The sample wake-up time is normally computed from interval, offset, and the current wallclock in https://github.com/ovis-hpc/ovis/blob/master/ldms/src/ldmsd/ldmsd.c :601 The result goes into a thread sleep request, as I understand it, and the result is a sample collected at the scheduled time + a small variance for kernel wakeup precision. So our interval doesn't drift unless the real time clock itself does {e.g. you get what you paid for on systems like certain crays which might be 'managing' the RTC in failure scenarios.}
?The interval is timed (i.e., there is a target wakeup time for the next sample based on either when the sampler was started ("asynchronous" case, offset not specified) or an offset from a target second ("synchronous" case, offset = xxx). Thus if you do not specify an offset, while they will not drift individually, over a whole system the sampling intervals will be distributed over time in an unspecified way.
Thanks
From: Christopher J. Morrone notifications@github.com Sent: Thursday, October 3, 2019 12:11 PM To: ovis-hpc/ovis Cc: Subscribed Subject: [EXTERNAL] Re: [ovis-hpc/ovis] Tell samplers the sampling interval (#64)
You work with what you've got.
Does ldms's polling interval drift freely? In other words, does it just do "sleep(interval)" rather than waking at fixed wall clock intervals?
- You are receiving this because you are subscribed to this thread. Reply to this email directly, view it on GitHubhttps://github.com/ovis-hpc/ovis/issues/64?email_source=notifications&email_token=AAOKRWOQPHUEHSIALJCYEQDQMYYW3A5CNFSM4I3LKRV2YY3PNVWWK3TUL52HS4DFVREXG43VMVBW63LNMVXHJKTDN5WW2ZLOORPWSZGOEAJCYBQ#issuecomment-538061830, or mute the threadhttps://github.com/notifications/unsubscribe-auth/AAOKRWIKWMWLKIUU63PRRI3QMYYW3ANCNFSM4I3LKRVQ.
OK, so if the other guy also avoids drift, then drift really isn't an issue. There is certainly jitter that could result in issues that might be handle sanely by a sampler author if enough information is available. But if not?
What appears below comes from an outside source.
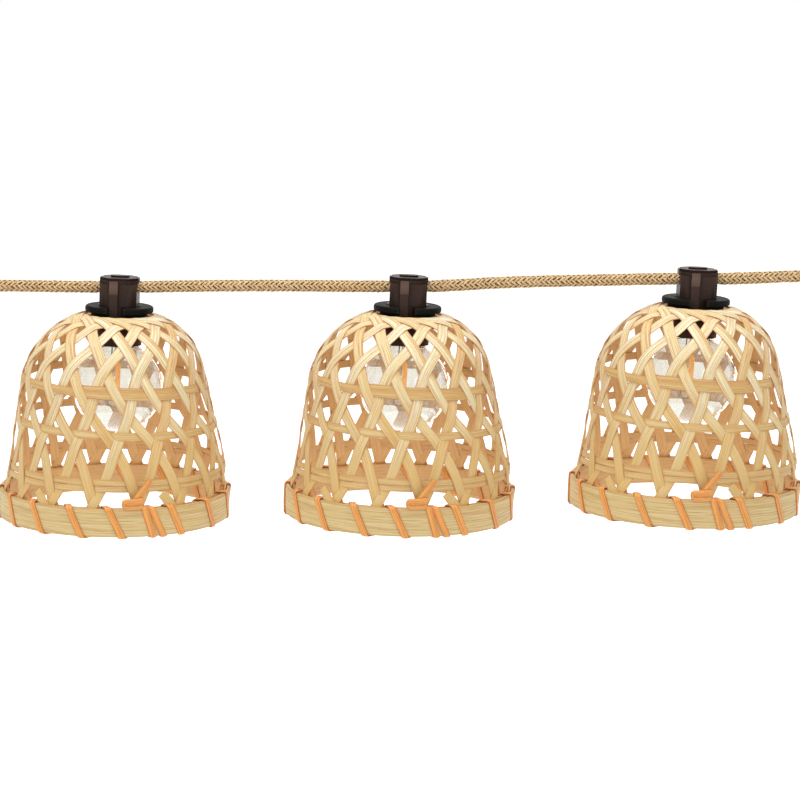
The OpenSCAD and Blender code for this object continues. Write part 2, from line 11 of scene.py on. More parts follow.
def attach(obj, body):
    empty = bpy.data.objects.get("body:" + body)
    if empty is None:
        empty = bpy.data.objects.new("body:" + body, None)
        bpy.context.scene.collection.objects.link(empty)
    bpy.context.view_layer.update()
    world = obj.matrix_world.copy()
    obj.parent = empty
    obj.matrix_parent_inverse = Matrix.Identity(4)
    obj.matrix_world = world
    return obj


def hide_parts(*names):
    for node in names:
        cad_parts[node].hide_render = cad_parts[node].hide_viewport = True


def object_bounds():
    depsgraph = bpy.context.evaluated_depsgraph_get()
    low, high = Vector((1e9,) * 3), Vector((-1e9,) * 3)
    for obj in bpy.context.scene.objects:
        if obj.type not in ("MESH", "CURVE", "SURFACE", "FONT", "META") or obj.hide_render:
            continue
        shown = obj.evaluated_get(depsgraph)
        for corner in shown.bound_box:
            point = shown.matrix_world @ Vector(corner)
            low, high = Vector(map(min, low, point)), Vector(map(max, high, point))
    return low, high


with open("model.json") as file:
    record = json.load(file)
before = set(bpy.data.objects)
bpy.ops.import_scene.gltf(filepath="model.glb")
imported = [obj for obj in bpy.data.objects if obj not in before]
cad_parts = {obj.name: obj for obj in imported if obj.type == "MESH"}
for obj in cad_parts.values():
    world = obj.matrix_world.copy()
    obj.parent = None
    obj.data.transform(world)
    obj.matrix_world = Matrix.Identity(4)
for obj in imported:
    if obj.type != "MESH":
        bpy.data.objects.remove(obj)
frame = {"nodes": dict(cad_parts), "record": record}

Well, you make due with what you've got and document what can go wrong.
But to get back on topic: making the info that ldmsd knows about sampling values available to the samplers would be very handy in some situations.
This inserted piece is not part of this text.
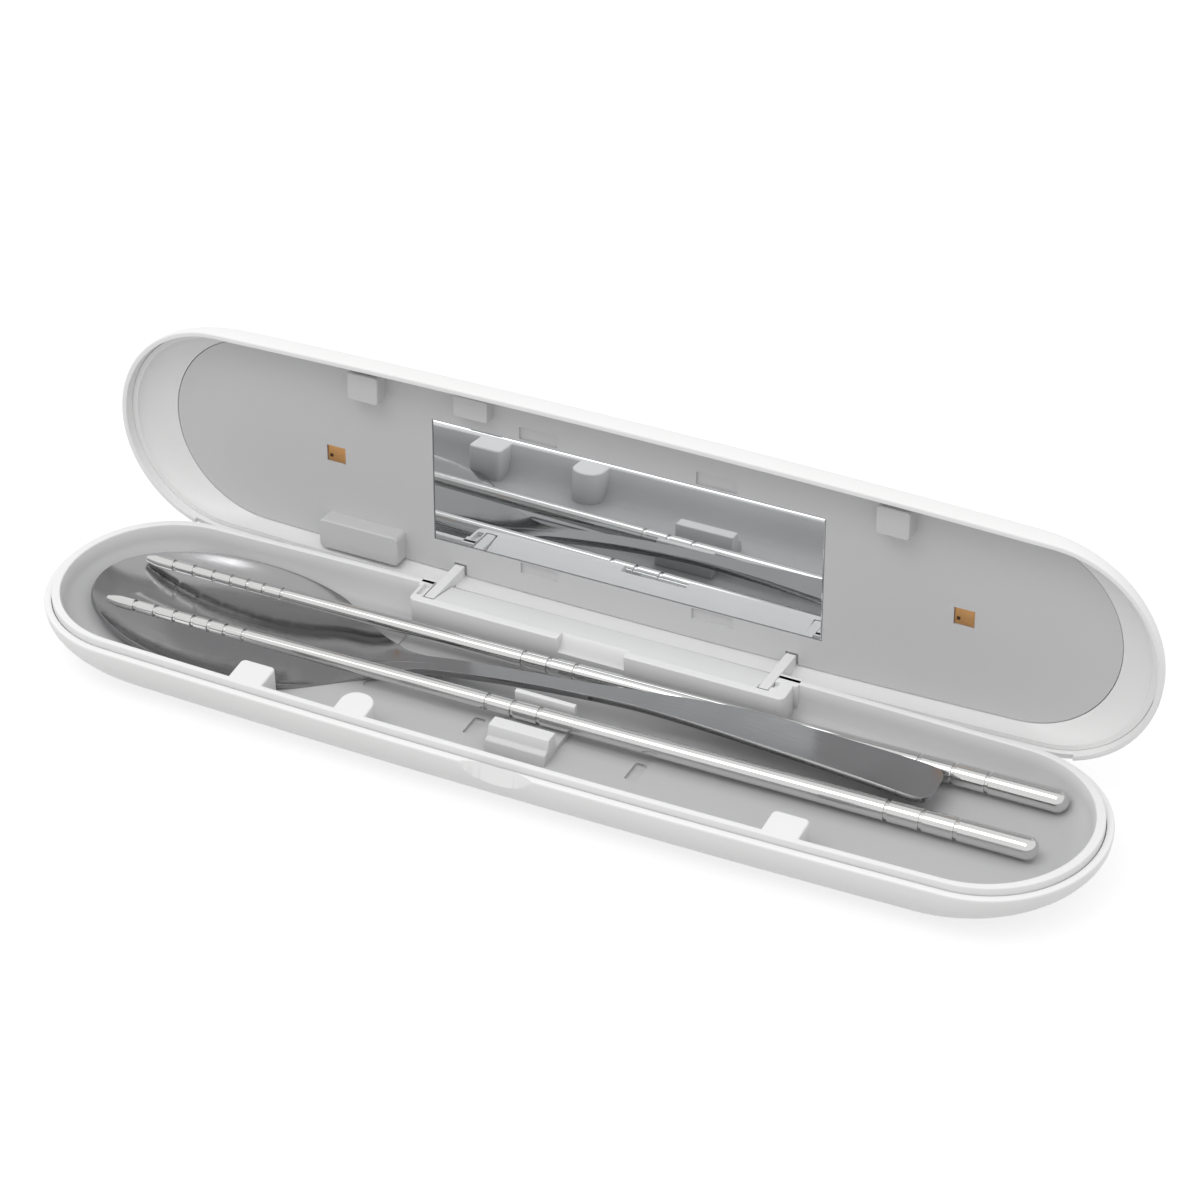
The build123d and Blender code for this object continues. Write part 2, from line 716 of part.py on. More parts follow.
# Level of the handle's top: it rises from the neck and bows down again to the end.
def handle_height(x):
    along = max(x - neck_x, 0)
    rise = handle_rise * (1 - math.exp(-along / handle_ease))
    return rim - handle_drop + rise - handle_bow * (along / (handle_end - neck_x)) ** 3


# Flat handle, narrow at the neck and widest at its round end.
def spoon_handle():
    xs = [neck_x - 8, neck_x, neck_x + 18, neck_x + 42, handle_end - 57, handle_end - 27, handle_end + 1]
    top = [(x, handle_height(x)) for x in xs]
    low = [(x, z - handle_sheet) for x, z in reversed(top)]
    side = make_face([Spline(*top), Line(top[-1], low[0]), Spline(*low), Line(low[-1], top[0])])
    strip = Pos(0, 30, 0) * extrude(Plane.XZ * side, 60)
    start = neck_x - 7.5
    turn = handle_end - 5.5
    front = Spline((start, -4.6), (neck_x - 2, -0.9), (neck_x + 8, 0.9), (neck_x + 42, 2.2),
                   (neck_x + 61, 2.65), (handle_end - 39.5, 1.4), (turn, 0.4))
    back = Spline((turn, 11.9), (handle_end - 29, 11.3), (handle_end - 44.5, 11.5), (neck_x + 58.5, 8.15),
                  (neck_x + 42, 6.4), (neck_x + 8, 6.6), (neck_x - 2, 7.2), (start, 10.2))
    tip = [ThreePointArc((turn, 0.4), (handle_end - 1.2, 1.7), (handle_end, 6.2)),
           ThreePointArc((handle_end, 6.2), (handle_end - 1.2, 10.7), (turn, 11.9))]
    plan = make_face([front] + tip + [back, Line((start, 10.2), (start, -4.6))])
    return strip & Pos(0, 0, rim - 12) * extrude(plan, 20)


def spoon():
    shell = ellipsoid(spoon_half_length, spoon_half_width, spoon_depth)
    hollow = ellipsoid(spoon_half_length - spoon_sheet, spoon_half_width - spoon_sheet,
                       spoon_depth - spoon_sheet)
    trim = Rot(0, spoon_rim_slope, 0) * Pos(0, 0, 20) * Box(200, 80, 40)
    trim = Pos(spoon_x, spoon_y, rim - spoon_rim_drop) * trim
    above_rim = trim & block(-case_length, neck_x - 1, -case_width, case_width, 0, 3 * rim)
    return shell + (spoon_handle() - shell) - hollow - above_rim


shapes = {
    "base_shell": base_shell, "base_tray": base_tray, "base_feet": base_feet, "base_screws": base_screws,
    "hinge_pins": hinge_pins, "base_latch_magnets": base_latch_magnets, "sensor_magnet": sensor_magnet,
    "spoon": spoon,
    "front_chopstick": lambda: chopstick(front_chopstick_y),
    "rear_chopstick": lambda: chopstick(rear_chopstick_y),
}
lid_shapes = {
    "lid_shell": lid_shell, "lid_frame": lid_frame, "lid_liner": lid_liner, "mirror": mirror,
    "mirror_tape": mirror_tape, "uv_leds": uv_leds, "led_boards": led_boards, "main_board": main_board,
    "board_screws": board_screws, "board_chips": board_chips, "button_switch": button_switch,
    "switch_plunger": switch_plunger, "power_button": power_button, "indicator_lens": indicator_lens,
    "indicator_led": indicator_led, "battery": battery, "battery_tape": battery_tape,
    "charge_port": charge_port, "charge_board": charge_board, "lid_latch_magnets": lid_latch_magnets,
    "lid_sensor": lid_sensor, "led_leads": led_leads, "battery_leads": battery_leads,
    "charge_leads": charge_leads, "sensor_leads": sensor_leads,
}


def save(name, pieces):
    if not isinstance(pieces, list):
        pieces = [pieces]
    solids = [solid for piece in pieces for solid in piece.solids()]
    export_step(Compound(children=solids), "parts/" + name + ".step")


os.makedirs("parts", exist_ok=True)
for name, make in shapes.items():
    save(name, make())
for name, make in lid_shapes.items():
    drawn = make()
    save(name, [opened(piece) for piece in drawn] if isinstance(drawn, list) else opened(drawn))
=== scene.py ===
import json
import math

import bmesh
import bpy
from mathutils import Matrix, Vector


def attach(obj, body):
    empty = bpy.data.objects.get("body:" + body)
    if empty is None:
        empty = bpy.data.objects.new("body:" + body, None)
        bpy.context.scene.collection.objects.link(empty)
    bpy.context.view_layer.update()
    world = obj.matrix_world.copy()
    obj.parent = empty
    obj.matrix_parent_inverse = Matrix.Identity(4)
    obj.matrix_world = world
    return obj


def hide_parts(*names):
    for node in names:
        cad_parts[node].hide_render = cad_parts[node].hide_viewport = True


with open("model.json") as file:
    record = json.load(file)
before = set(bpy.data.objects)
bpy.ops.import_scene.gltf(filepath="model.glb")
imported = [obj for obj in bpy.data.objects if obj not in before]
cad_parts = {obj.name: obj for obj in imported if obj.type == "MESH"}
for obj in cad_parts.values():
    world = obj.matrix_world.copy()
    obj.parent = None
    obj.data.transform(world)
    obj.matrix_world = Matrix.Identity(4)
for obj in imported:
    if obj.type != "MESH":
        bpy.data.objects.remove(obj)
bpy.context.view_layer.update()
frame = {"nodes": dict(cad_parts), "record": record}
nodes = frame["nodes"]
bpy.ops.object.select_all(action="DESELECT")
print("frame loaded,", len(nodes), "nodes")

mm = 0.001

# The case, in millimetres. Heights called "up" are above the base's rim.
case = {
    "length": 257.2,
    "width": 56.7,
    "endRadius": 26.8,
    "rim": 13.6,
    "hingeY": 26.0,
    "hingeZ": 11.1,
    "openAngle": 94.0,
    "hingeZone": 47.5,
    "arms": (-42.8, 40.65),
    "armHalf": 1.2,
    "armSlot": 1.45,
    "endSteps": 40,
    "sideSteps": 96,
}
rim = case["rim"]
# cuts that leave the case at the back end here
backEnd = 32


# ---- camera

cameraValues = {
    "focalPixels": 4158.4,
    "distance": 914.506,
    "azimuth": 27.735,
    "elevation": 35.733,
    "roll": -2.075,
    "offset": (-9.525, -21.796),
    "pictureWidth": 1200,
    "sensor": 36,
    "clip": (0.05, 20),
}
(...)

This should be an api extension that could be back-compatible with 4.3.
I don't believe that this has been implemented.
@morrone, @valleydlr we don't have 'drift' other than what results from the fact that multiple sampler.sample calls are made on the same thread. Please move this to 'discussion', but I will close this for now because we are using items to track milestone completion.
Drift was really a distraction from the main point of this ticket: samplers still do not (to the best of my knowledge) have any standard method to determine the sampling period. Only ldmsd itself knows that, and it isn't sharing that info with it's plugins. That need to be addressed.
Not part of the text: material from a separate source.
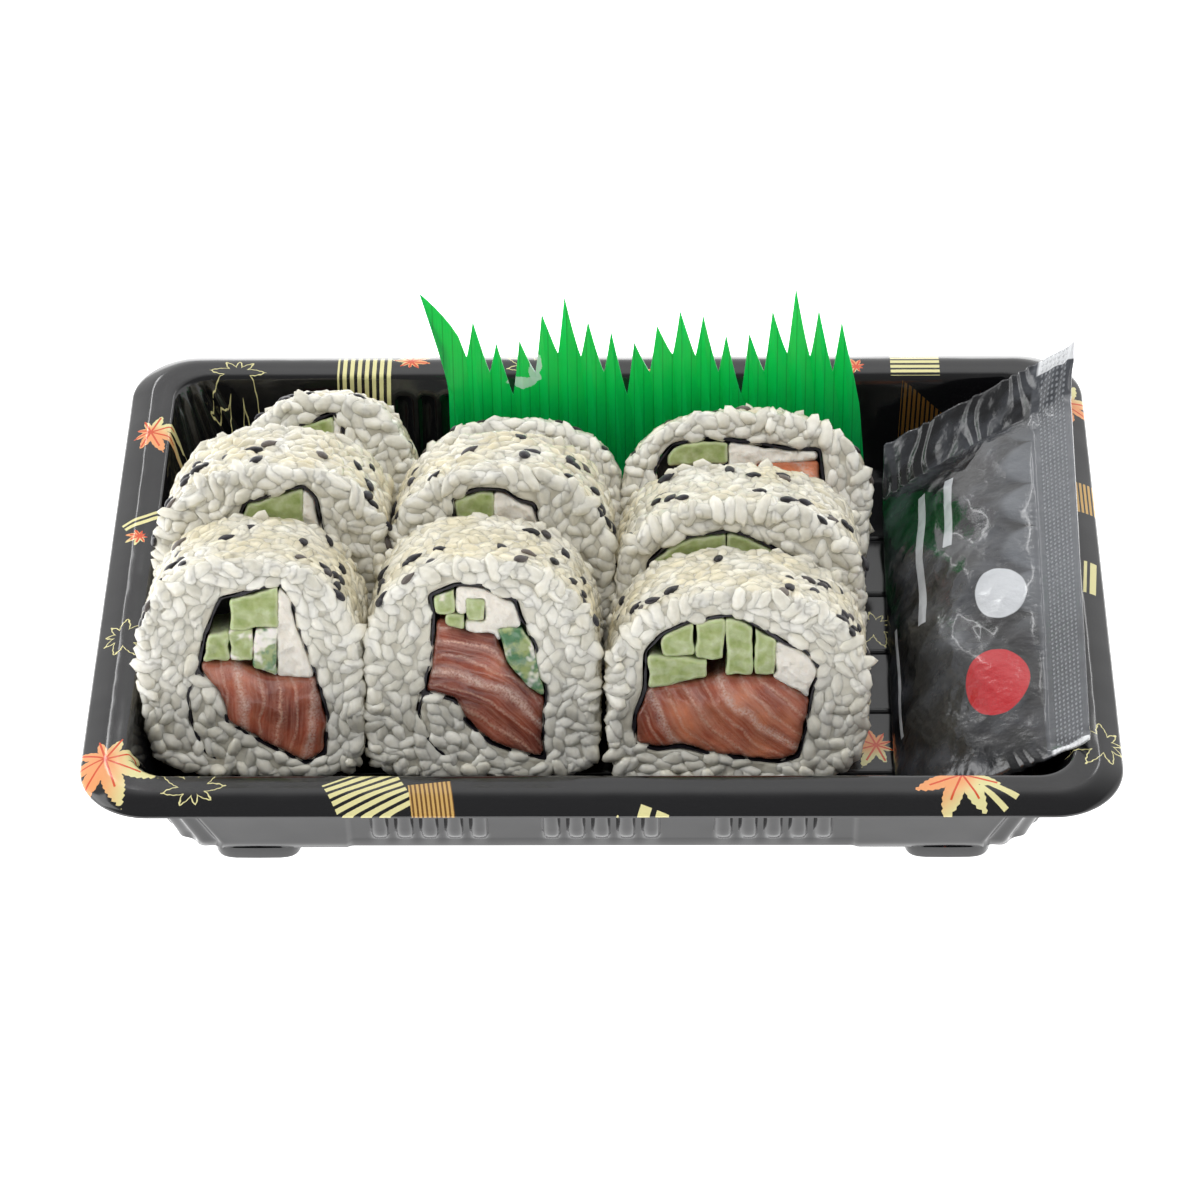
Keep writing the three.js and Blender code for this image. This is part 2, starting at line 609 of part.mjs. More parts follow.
// The group of one roll's pieces, in the frame of its front face: +Y up the face, +Z out of it.
function rollGroup(roll, index) {
  const random = draw(71 + index);
  const filling = fillingOf(roll);
  const front = roll.proud ?? -GAP;
  const back = -roll.depth + GAP;
  const room = prism(grown(filling.loop, -NORI.thickness / 2 - GAP), back, front + 1);
  const cut = (outline, lift) => largest(prism(outline, back, front + lift).intersect(room));
  const keepClear = (outline) => prism(grown(outline, GAP), back - 1, front + 2);
  const cream = [filling.salmon, ...filling.cucumbers].reduce(
    (solid, outline) => solid.subtract(keepClear(outline)),
    prism(filling.cream, back, front - UNEVEN).intersect(room),
  );
  const group = new THREE.Group();
  const add = (kind, solid, material, suffix = "") =>
    group.add(piece(kind + "_" + roll.name + suffix, geometryOf(solid), material));
  add("rice", rice(roll, filling, random), MATERIALS.rice);
  add("nori", nori(roll, filling), MATERIALS.nori);
  add("salmon", cut(filling.salmon, 0), MATERIALS.salmon);
  add("cream_cheese", largest(cream), MATERIALS.cream);
  filling.cucumbers.forEach((outline, i) => {
    add("cucumber", cut(outline, -UNEVEN * random()), MATERIALS.cucumber, "_" + (i + 1));
  });
  const lean = THREE.MathUtils.degToRad(roll.lean);
  group.position.set(roll.x, roll.footY + (roll.height / 2) * Math.sin(lean), faceHeight(roll));
  group.rotation.x = Math.PI / 2 - lean;
  return group;
}

// ---- The grass divider ----

function divider() {
  const { blade, firstTip, tips, valleys, valleyAt, thickness } = DIVIDER;
  const tops = [[DIVIDER.left, mix(tips[0], DIVIDER.body, 0.5)]];
  tips.forEach((tip, i) => {
    if (i > 0) tops.push([firstTip + (i - 1 + valleyAt) * blade, valleys[(i - 1) % valleys.length]]);
    tops.push([firstTip + i * blade + (i === 0 ? DIVIDER.bend : 0), tip]);
  });
  tops.push([DIVIDER.right - DIVIDER.endIn, DIVIDER.endHeight]);
  const last = tops.length - 1;
  const footX = (i) => mix(DIVIDER.left, DIVIDER.right, i / last);
  const bodyX = (i) => mix(footX(i), tops[i][0], i === 1 ? 0.1 : 0.5);
  const surface = (side) => {
    const at = (i, x, z) => {
      const wave = DIVIDER.pleat * (i % 2 ? 1 : -1);
      return [x, DIVIDER.y + DIVIDER.lean * (z - REST) + wave + (side * thickness) / 2, z];
    };
    return [
      tops.map((_, i) => at(i, footX(i), REST)),
      tops.map((_, i) => at(i, bodyX(i), DIVIDER.body)),
      tops.map(([x, z], i) => at(i, x, z)),
    ];
  };
  return piece("grass_divider", sheet(surface(-1), surface(1)), MATERIALS.divider);
}

// ---- The soy sauce sachet ----

// A point on an edge of the sachet, from its front end to the crease and on up the folded seal.
function edgePoint([front, crease, end], share) {
  const folded = share > SACHET.crease;
  const [from, to] = folded ? [crease, end] : [front, crease];
  const part = folded ? (share - SACHET.crease) / (1 - SACHET.crease) : share / SACHET.crease;
  return from.map((value, k) => mix(value, to[k], part));
}

function sachet() {
  const { across, along, seal, crease } = SACHET;
  const [turnAcross, turnAlong] = SACHET.wrinkleTurn;
  const rows = Array.from({ length: along }, (_, j) =>
    j === along - 1 ? 1 : (crease * j) / (along - 2),
  );
  const surface = (bulge, lift) =>
    rows.map((v, j) =>
      Array.from({ length: across }, (_, i) => {
        const u = i / (across - 1);
        const [left, right] = [edgePoint(SACHET.leftEdge, v), edgePoint(SACHET.rightEdge, v)];
        const middle = left.map((value, k) => mix(value, right[k], u));
        const slope = Math.atan2(right[2] - left[2], right[0] - left[0]);
        const full =
          Math.sin(Math.PI * Math.min(u / (1 - seal), 1)) ** SACHET.fullAcross *
          Math.sin(Math.PI * Math.min(v / crease, 1)) ** SACHET.fullAlong;
        const wave = bulge > 0 ? SACHET.wrinkle * Math.sin(turnAlong * j + turnAcross * i) : 0;
        const out = (bulge + wave) * full + lift;
        return [middle[0] - out * Math.sin(slope), middle[1], middle[2] + out * Math.cos(slope)];
      }),
    );
  const top = surface(SACHET.top, SACHET.film / 2);
  const under = surface(-SACHET.under, -SACHET.film / 2);
  return piece("soy_sachet", sheet(top, under), MATERIALS.sachet);
}

// ---- The whole ----

const sushiTray = new THREE.Group();
sushiTray.add(tray(), divider(), sachet());
ROLLS.forEach((roll, index) => sushiTray.add(rollGroup(roll, index)));

export default sushiTray;
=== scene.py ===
import math
from functools import partial

import bmesh
import bpy
import numpy as np
from mathutils import Matrix, Vector, noise
from mathutils.bvhtree import BVHTree
from mathutils.geometry import delaunay_2d_cdt


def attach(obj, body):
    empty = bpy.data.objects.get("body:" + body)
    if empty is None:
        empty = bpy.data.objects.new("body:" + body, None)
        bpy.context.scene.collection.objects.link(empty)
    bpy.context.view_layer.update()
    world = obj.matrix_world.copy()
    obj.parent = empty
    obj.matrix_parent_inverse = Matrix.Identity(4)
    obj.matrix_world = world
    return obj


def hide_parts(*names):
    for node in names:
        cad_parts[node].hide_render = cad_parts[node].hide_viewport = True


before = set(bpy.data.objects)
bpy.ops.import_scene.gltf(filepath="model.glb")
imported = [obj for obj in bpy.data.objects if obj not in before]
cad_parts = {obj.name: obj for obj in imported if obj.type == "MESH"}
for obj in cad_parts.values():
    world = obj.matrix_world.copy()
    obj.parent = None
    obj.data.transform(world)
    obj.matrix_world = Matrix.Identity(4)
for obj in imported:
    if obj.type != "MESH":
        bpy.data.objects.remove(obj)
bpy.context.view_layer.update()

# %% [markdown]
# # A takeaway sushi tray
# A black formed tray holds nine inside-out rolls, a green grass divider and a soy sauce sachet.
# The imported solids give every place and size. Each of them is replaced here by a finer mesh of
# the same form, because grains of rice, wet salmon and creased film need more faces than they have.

MM = 0.001

# %% [markdown]
# ## The camera
# The tray is seen from above its front edge, from far away with a long lens, so its sides nearly
# run parallel. The camera is placed by its aim, its distance and three angles, which is easier
# to read than a matrix of numbers.

# %% Camera
AIM = Vector((-0.59, -9.98, 25.0)) * MM
DISTANCE = 851 * MM
PITCH, YAW, ROLL = (math.radians(angle) for angle in (40.83, 1.178, -0.882))

camera_data = bpy.data.cameras.new("camera")
camera_data.sensor_width, camera_data.lens = 36, 138
camera = bpy.data.objects.new("camera", camera_data)
bpy.context.scene.collection.objects.link(camera)
back = Vector(
    (math.sin(YAW) * math.cos(PITCH), -math.cos(YAW) * math.cos(PITCH), math.sin(PITCH))
)
aside = (-back).cross(Vector((0, 0, 1))).normalized()
upright = aside.cross(-back)
right = math.cos(ROLL) * aside + math.sin(ROLL) * upright
up = math.cos(ROLL) * upright - math.sin(ROLL) * aside
camera.matrix_world = Matrix.Translation(AIM + DISTANCE * back) @ Matrix(
    (right, up, back)
).transposed().to_4x4()
bpy.context.scene.camera = camera
print("camera at", [round(c, 3) for c in camera.matrix_world.translation])

# %% [markdown]
# ## The light
# Food like this is shown in a white tent: light comes from everywhere, a little more from above
# and behind. A bright world fills the shadows, and two large softboxes give the rice its shape.
# The two narrow strips behind are there for the gloss: they draw thin bright lines along the
# rounded lip of the tray and sharp glints on the creased film.

# %% Light and floor
def linear(code):
    """The linear colour of an sRGB hex code, with full alpha."""
    parts = [int(code[i : i + 2], 16) / 255 for i in (1, 3, 5)]
    return [p / 12.92 if p <= 0.04045 else ((p + 0.055) / 1.055) ** 2.4 for p in parts] + [1.0]


def area_light(name, place, aim, size, watts):
    data = bpy.data.lights.new(name, "AREA")
    data.shape = "RECTANGLE"
    data.size, data.size_y = size
    data.energy = watts
    light = bpy.data.objects.new(name, data)
    bpy.context.scene.collection.objects.link(light)
    light.location = place
    light.rotation_euler = (Vector(aim) - Vector(place)).to_track_quat("-Z", "Y").to_euler()
    return light


FRONT_TENT, BACK_TENT, SIDE_TENT = 0.24, 1.0, 1.1
scene = bpy.context.scene
scene.view_settings.view_transform = "Standard"
world = bpy.data.worlds.new("white_tent")
world.use_nodes = True
background = world.node_tree.nodes["Background"]
background.inputs["Color"].default_value = linear("#ffffff")
scene.world = world
top = area_light("top_softbox", (0.05, 0.0, 0.85), (0, 0, 0.02), (0.9, 0.5), 4.2)
top.visible_glossy = False  # it lights the rice, and the tent alone is mirrored in the plastic
area_light("left_softbox", (-0.75, -0.1, 0.45), (0, 0, 0.02), (0.5, 0.7), 2.4)
for name, side in (("left_strip", -1), ("right_strip", 1)):
    area_light(name, (0.29 * side, 0.72, 0.56), (0, 0, 0.02), (0.03, 0.4), 0.3)

# %% [markdown]
# ## Small helpers
# One function adds a node to any tree, for materials and for geometry. Its mode, such as the
# operation of a Math node, stands behind its kind, which keeps long chains of nodes readable.
# The others make a material, end it with its colour and relief, or make an empty group.

# %% Node helpers
MODES = ("operation", "interpolation_type", "feature", "data_type")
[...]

@morrone, do the samplers need to know their sample intervals? I don't think so, and they don't control when their sample() function is called. This confusion is 15 years old and is the result of brutishly stuffing these values into a data structure that was shared with the plugin when sampler plugins were the only kind. Moving this to 2.5.1
don't think so, and they don't control when their sample()
I don't think there is any confusion here. Yes, some do need to know what the sample period is, even if they cannot change it. dcgm is one example. I don't see any good reason to keep this secret. And some things need it.
I do agree that it the wrong way to go to randomly throw things into a data structure that is shared with the plugin. A better way would be to have an accessor function that a sampler plugin can call. The function would take a parameter that is the handle of a sampler instance, and it would return the current sampling interval.
We might also need a callback that the sampler can register to be notified when the sampling period is changed.
Right now ldmsd is told what sampling frequency to use as an option to the "start" command. Some samplers would derive value from knowing the interval value. Right now (as far as I can tell), we would need the user to specify matching interval values on both the config and start lines.
One way that would be nice to handle this would be for ldmsd to look at the "interval" setting from the config command instead of using an interval setting on the start command. Then both ldmsd and the sampler would know the same value.
If that is too much of a change, adding an additional "start" call to the ldmsd sampler API would also provide a way to let the sampler know that it has been engaged, and pass start-time values.